The story probably sounds like eerie déjà vu to Sharon and Greg Keshishian of Austin's Ion Art. The old shop in the westend arts district was burned out just over a year ago. They've hardly missed a beat, however, and are back doing gangbusters business from a warehouse in South Austin. Thumbing through the charred remains of their sample book, it's a sure bet that in a typical stroll through town, you'll whack your head on some of the Keshishian's neon art. Again, we're talking landmark: the animated Toy Joy sign on 29th & Guadalupe, Mexico Tipico on East Sixth, Travelfest on West Sixth, Shady Grove on Barton Springs Road's restaurant row, Las Manitas Avenue Cafe on Congress, Güero's on South Congress, Dobie Mall, and our own electric Austin Chronicle banner at 40th & I-35.

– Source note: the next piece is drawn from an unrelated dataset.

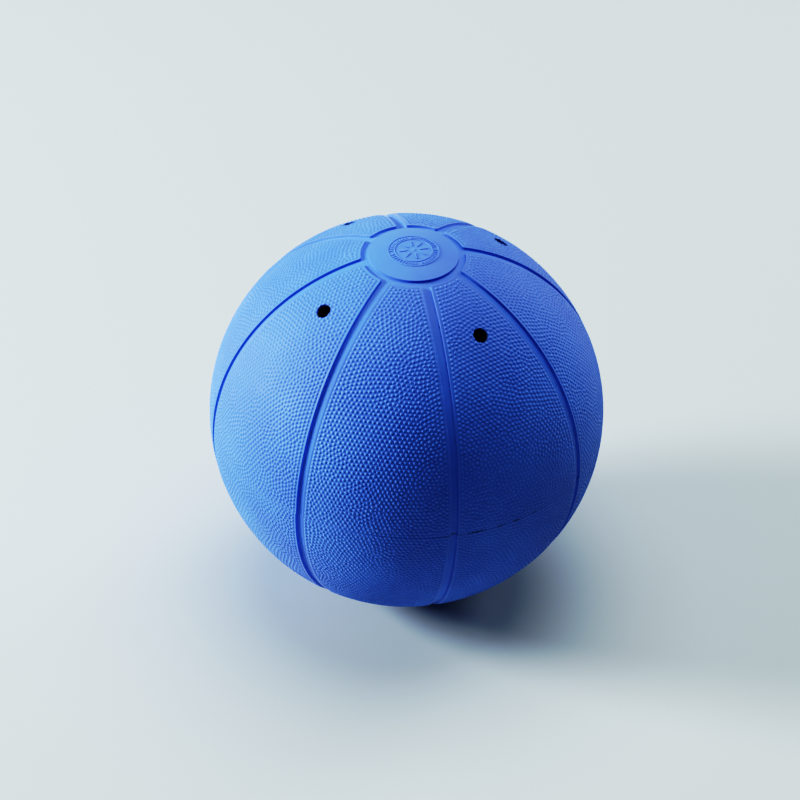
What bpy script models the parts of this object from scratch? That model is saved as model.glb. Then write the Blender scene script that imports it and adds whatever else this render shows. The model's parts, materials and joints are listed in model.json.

abino Rubio has just strolled into Hayward Neon. Hayward recognizes him. Two years ago, Rubio had Hayward design a neon tribute - a simple two-foot sign which read: UT-95 - for his stepdaughter graduating from the University of Texas. Well, it's 1997 and daughter Jennifer's turn. She's graduating from Texas Women's University and Rubio wants to commemorate the event with an equally stunning trophy. The men discuss color, size, and cost for the new sign - TWU-97 - as Rubio beams almost as brightly as some of the fixtures in the shop. He's proud of his idea. The kids think it's real cool. As Rubio leaves, Hayward and I pick up our conversation about the mysterious hypnotism and hold of the glowing friendly lights.

"For some reason, neon used to be equated with things like prostitution and seedy bars," Hayward laughs and gleefully restates his original thesis, "Nowadays, it's just there, always in the background, coloring our world; it's part of our urban landscape."